* INSTRUCTIONS FOR THE TASK *
Give the records back in full, exactly as they read.

━━━━━ PROVIDED DATA

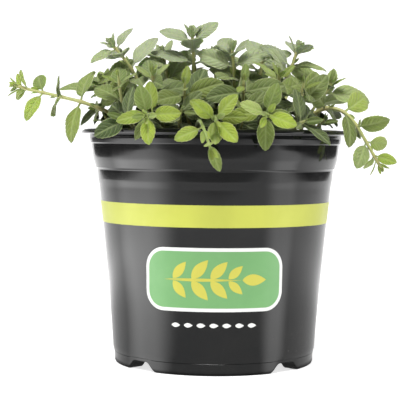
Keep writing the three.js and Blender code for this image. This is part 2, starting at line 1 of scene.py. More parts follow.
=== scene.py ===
"""Potted peppermint: a young mint plant in a round black nursery pot.

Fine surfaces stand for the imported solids: the moulded pot with its printing, the crumbly potting mix
and every leafy stem. Size fields are in millimetres, and become metres where a mesh is made. The
stems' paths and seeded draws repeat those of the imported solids, so a fine leaf lies where its solid is.
"""

import logging
import math
from dataclasses import dataclass, field
from enum import Enum
from typing import Any, Iterator

import bpy
import numpy as np
from mathutils import Matrix, Vector


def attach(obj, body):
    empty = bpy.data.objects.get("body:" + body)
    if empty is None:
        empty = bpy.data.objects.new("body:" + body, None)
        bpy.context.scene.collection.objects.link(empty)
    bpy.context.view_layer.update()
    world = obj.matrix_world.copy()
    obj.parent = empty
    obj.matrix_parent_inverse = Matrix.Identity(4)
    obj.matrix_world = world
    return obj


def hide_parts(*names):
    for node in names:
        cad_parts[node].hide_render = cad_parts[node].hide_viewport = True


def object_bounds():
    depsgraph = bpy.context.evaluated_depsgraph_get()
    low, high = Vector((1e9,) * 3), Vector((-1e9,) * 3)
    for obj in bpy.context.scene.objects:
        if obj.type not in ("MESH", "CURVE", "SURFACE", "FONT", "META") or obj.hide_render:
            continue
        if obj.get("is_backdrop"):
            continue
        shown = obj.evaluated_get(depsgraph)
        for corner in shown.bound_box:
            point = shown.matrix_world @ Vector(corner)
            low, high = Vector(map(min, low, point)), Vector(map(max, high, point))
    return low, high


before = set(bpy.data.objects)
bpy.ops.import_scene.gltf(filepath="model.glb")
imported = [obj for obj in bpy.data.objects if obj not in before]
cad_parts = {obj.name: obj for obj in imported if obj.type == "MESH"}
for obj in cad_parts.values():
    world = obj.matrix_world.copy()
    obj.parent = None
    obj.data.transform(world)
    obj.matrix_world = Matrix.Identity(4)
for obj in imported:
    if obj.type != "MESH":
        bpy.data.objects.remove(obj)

LOG = logging.getLogger("peppermint")
MM = 0.001
UP = np.array([0.0, 0.0, 1.0])
Array = np.ndarray
Pair = tuple[float, float]
Triple = tuple[float, float, float]
Colour = Triple
Node = bpy.types.Node
Socket = bpy.types.NodeSocket
Material = bpy.types.Material
Object = bpy.types.Object


def unit(vectors: Array) -> Array:
    """Each vector at length one."""
    return vectors / np.linalg.norm(vectors, axis=-1, keepdims=True)


def spun(first: Array, second: Array, angle: Array) -> tuple[Array, Array]:
    """Two coordinates after a turn by an angle from the first towards the second."""
    cosine, sine = np.cos(angle), np.sin(angle)
    return first * cosine - second * sine, first * sine + second * cosine


def smooth(value: Array) -> Array:
    """Smooth step: 0 below 0, 1 above 1, and three squares less two cubes between."""
    held = np.clip(value, 0.0, 1.0)
    return held * held * (3 - 2 * held)


def reach_along(points: Array) -> Array:
    """Distance along a line of points from its first to each of them."""
    return np.concatenate([[0], np.cumsum(np.linalg.norm(np.diff(points, axis=0), axis=1))])


class Draws:
    """The same seeded numbers from 0 to 1 on every run."""

    MASK = 0xFFFFFFFF
    STEP = 0x6D2B79F5

    def __init__(self, seed: int) -> None:
        """Starts the row of numbers at a seed."""
        self.state = seed & self.MASK

    def number(self) -> float:
        """The next number: the state steps on by a constant and its bits are mixed twice."""
        self.state = (self.state + self.STEP) & self.MASK
        bits = self.state
        bits = (bits ^ (bits >> 15)) * (bits | 1) & self.MASK
        bits ^= (bits + (bits ^ (bits >> 7)) * (bits | 61)) & self.MASK
        return ((bits ^ (bits >> 14)) & self.MASK) / (self.MASK + 1)

    def wobble(self, reach: float) -> float:
        """A number from -reach to +reach."""
        return (self.number() * 2 - 1) * reach


# Surfaces


@dataclass
class Skin:
    """One closed surface, with the marks that its finishes read.

    place is where a point lies on the surface and look how the surface has grown, with for leaves
    their depth in the plant, which sets painted shade and light. rim marks points on a thin edge,
    where the shading breaks.
    """

    points: Array
    faces: list[Array]
    slots: list[Array]
    place: Array
    look: Array
    rim: Array

    def volume(self) -> float:
        """Signed volume: a sixth of each triangle's triple product, added up."""
        total = 0.0
        for faces in self.faces:
            corners = self.points[faces]
            for k in range(1, faces.shape[1] - 1):
                cross = np.cross(corners[:, k], corners[:, k + 1])
                total += float(np.einsum("ij,ij->", corners[:, 0], cross)) / 6
        return total

    def outward(self) -> "Skin":
        """The same surface with all its faces pointing out."""
        if self.volume() < 0:
            self.faces = [faces[:, ::-1] for faces in self.faces]
        return self


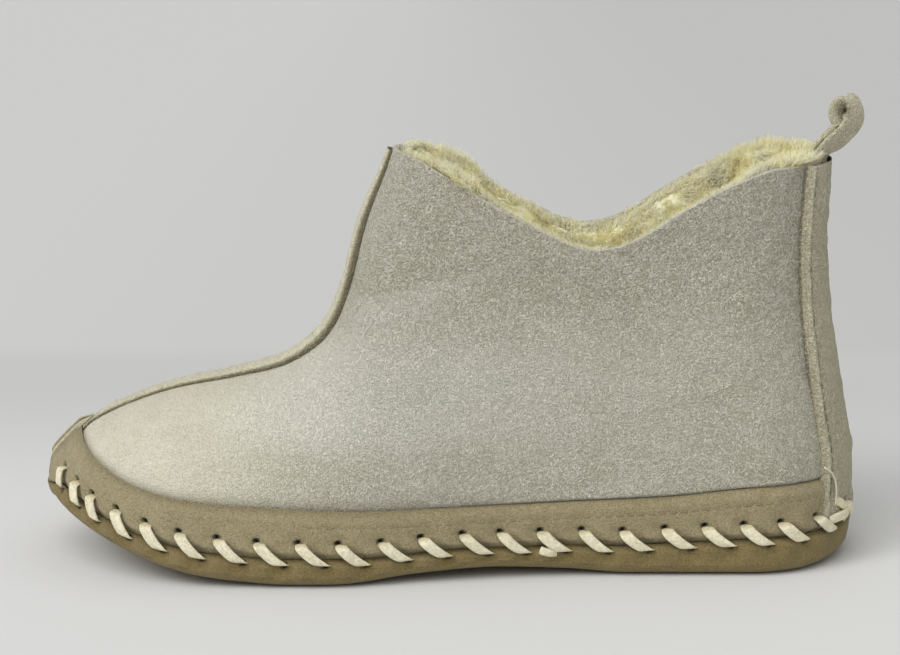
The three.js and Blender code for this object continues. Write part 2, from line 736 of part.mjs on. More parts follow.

━━━━━━━━━━

* THE ANSWER *
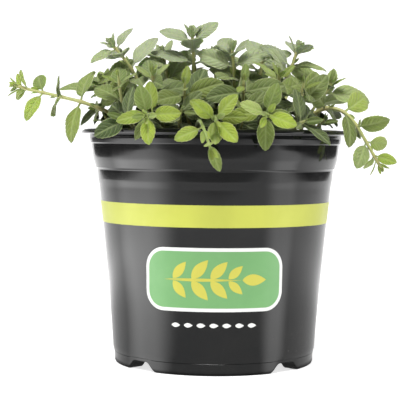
Keep writing the three.js and Blender code for this image. This is part 2, starting at line 1 of scene.py. More parts follow.
=== scene.py ===
"""Potted peppermint: a young mint plant in a round black nursery pot.

Fine surfaces stand for the imported solids: the moulded pot with its printing, the crumbly potting mix
and every leafy stem. Size fields are in millimetres, and become metres where a mesh is made. The
stems' paths and seeded draws repeat those of the imported solids, so a fine leaf lies where its solid is.
"""

import logging
import math
from dataclasses import dataclass, field
from enum import Enum
from typing import Any, Iterator

import bpy
import numpy as np
from mathutils import Matrix, Vector


def attach(obj, body):
    empty = bpy.data.objects.get("body:" + body)
    if empty is None:
        empty = bpy.data.objects.new("body:" + body, None)
        bpy.context.scene.collection.objects.link(empty)
    bpy.context.view_layer.update()
    world = obj.matrix_world.copy()
    obj.parent = empty
    obj.matrix_parent_inverse = Matrix.Identity(4)
    obj.matrix_world = world
    return obj


def hide_parts(*names):
    for node in names:
        cad_parts[node].hide_render = cad_parts[node].hide_viewport = True


def object_bounds():
    depsgraph = bpy.context.evaluated_depsgraph_get()
    low, high = Vector((1e9,) * 3), Vector((-1e9,) * 3)
    for obj in bpy.context.scene.objects:
        if obj.type not in ("MESH", "CURVE", "SURFACE", "FONT", "META") or obj.hide_render:
            continue
        if obj.get("is_backdrop"):
            continue
        shown = obj.evaluated_get(depsgraph)
        for corner in shown.bound_box:
            point = shown.matrix_world @ Vector(corner)
            low, high = Vector(map(min, low, point)), Vector(map(max, high, point))
    return low, high


before = set(bpy.data.objects)
bpy.ops.import_scene.gltf(filepath="model.glb")
imported = [obj for obj in bpy.data.objects if obj not in before]
cad_parts = {obj.name: obj for obj in imported if obj.type == "MESH"}
for obj in cad_parts.values():
    world = obj.matrix_world.copy()
    obj.parent = None
    obj.data.transform(world)
    obj.matrix_world = Matrix.Identity(4)
for obj in imported:
    if obj.type != "MESH":
        bpy.data.objects.remove(obj)

LOG = logging.getLogger("peppermint")
MM = 0.001
UP = np.array([0.0, 0.0, 1.0])
Array = np.ndarray
Pair = tuple[float, float]
Triple = tuple[float, float, float]
Colour = Triple
Node = bpy.types.Node
Socket = bpy.types.NodeSocket
Material = bpy.types.Material
Object = bpy.types.Object


def unit(vectors: Array) -> Array:
    """Each vector at length one."""
    return vectors / np.linalg.norm(vectors, axis=-1, keepdims=True)


def spun(first: Array, second: Array, angle: Array) -> tuple[Array, Array]:
    """Two coordinates after a turn by an angle from the first towards the second."""
    cosine, sine = np.cos(angle), np.sin(angle)
    return first * cosine - second * sine, first * sine + second * cosine


def smooth(value: Array) -> Array:
    """Smooth step: 0 below 0, 1 above 1, and three squares less two cubes between."""
    held = np.clip(value, 0.0, 1.0)
    return held * held * (3 - 2 * held)


def reach_along(points: Array) -> Array:
    """Distance along a line of points from its first to each of them."""
    return np.concatenate([[0], np.cumsum(np.linalg.norm(np.diff(points, axis=0), axis=1))])


class Draws:
    """The same seeded numbers from 0 to 1 on every run."""

    MASK = 0xFFFFFFFF
    STEP = 0x6D2B79F5

    def __init__(self, seed: int) -> None:
        """Starts the row of numbers at a seed."""
        self.state = seed & self.MASK

    def number(self) -> float:
        """The next number: the state steps on by a constant and its bits are mixed twice."""
        self.state = (self.state + self.STEP) & self.MASK
        bits = self.state
        bits = (bits ^ (bits >> 15)) * (bits | 1) & self.MASK
        bits ^= (bits + (bits ^ (bits >> 7)) * (bits | 61)) & self.MASK
        return ((bits ^ (bits >> 14)) & self.MASK) / (self.MASK + 1)

    def wobble(self, reach: float) -> float:
        """A number from -reach to +reach."""
        return (self.number() * 2 - 1) * reach


# Surfaces


@dataclass
class Skin:
    """One closed surface, with the marks that its finishes read.

    place is where a point lies on the surface and look how the surface has grown, with for leaves
    their depth in the plant, which sets painted shade and light. rim marks points on a thin edge,
    where the shading breaks.
    """

    points: Array
    faces: list[Array]
    slots: list[Array]
    place: Array
    look: Array
    rim: Array

    def volume(self) -> float:
        """Signed volume: a sixth of each triangle's triple product, added up."""
        total = 0.0
        for faces in self.faces:
            corners = self.points[faces]
            for k in range(1, faces.shape[1] - 1):
                cross = np.cross(corners[:, k], corners[:, k + 1])
                total += float(np.einsum("ij,ij->", corners[:, 0], cross)) / 6
        return total

    def outward(self) -> "Skin":
        """The same surface with all its faces pointing out."""
        if self.volume() < 0:
            self.faces = [faces[:, ::-1] for faces in self.faces]
        return self


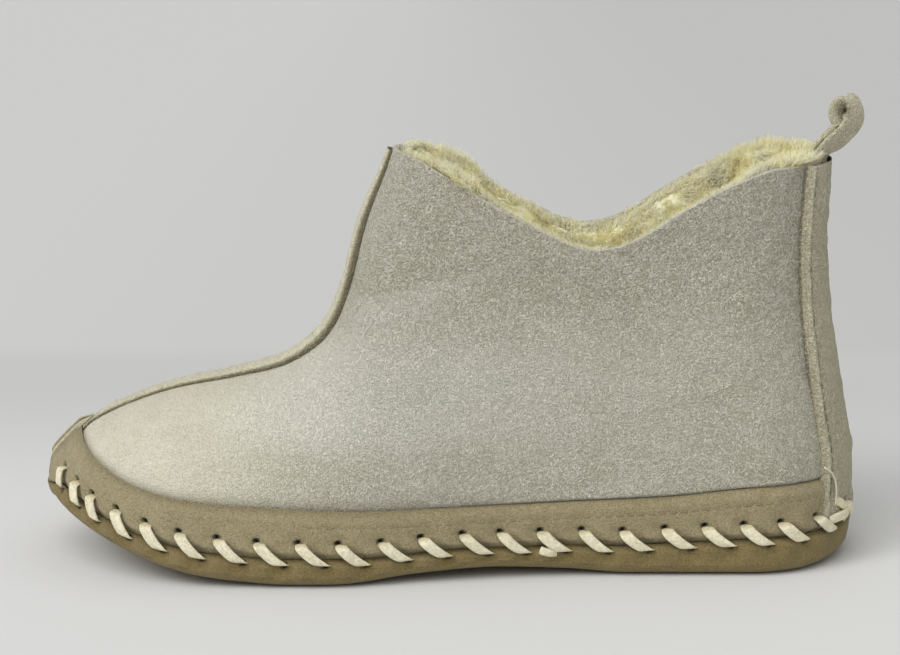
The three.js and Blender code for this object continues. Write part 2, from line 736 of part.mjs on. More parts follow.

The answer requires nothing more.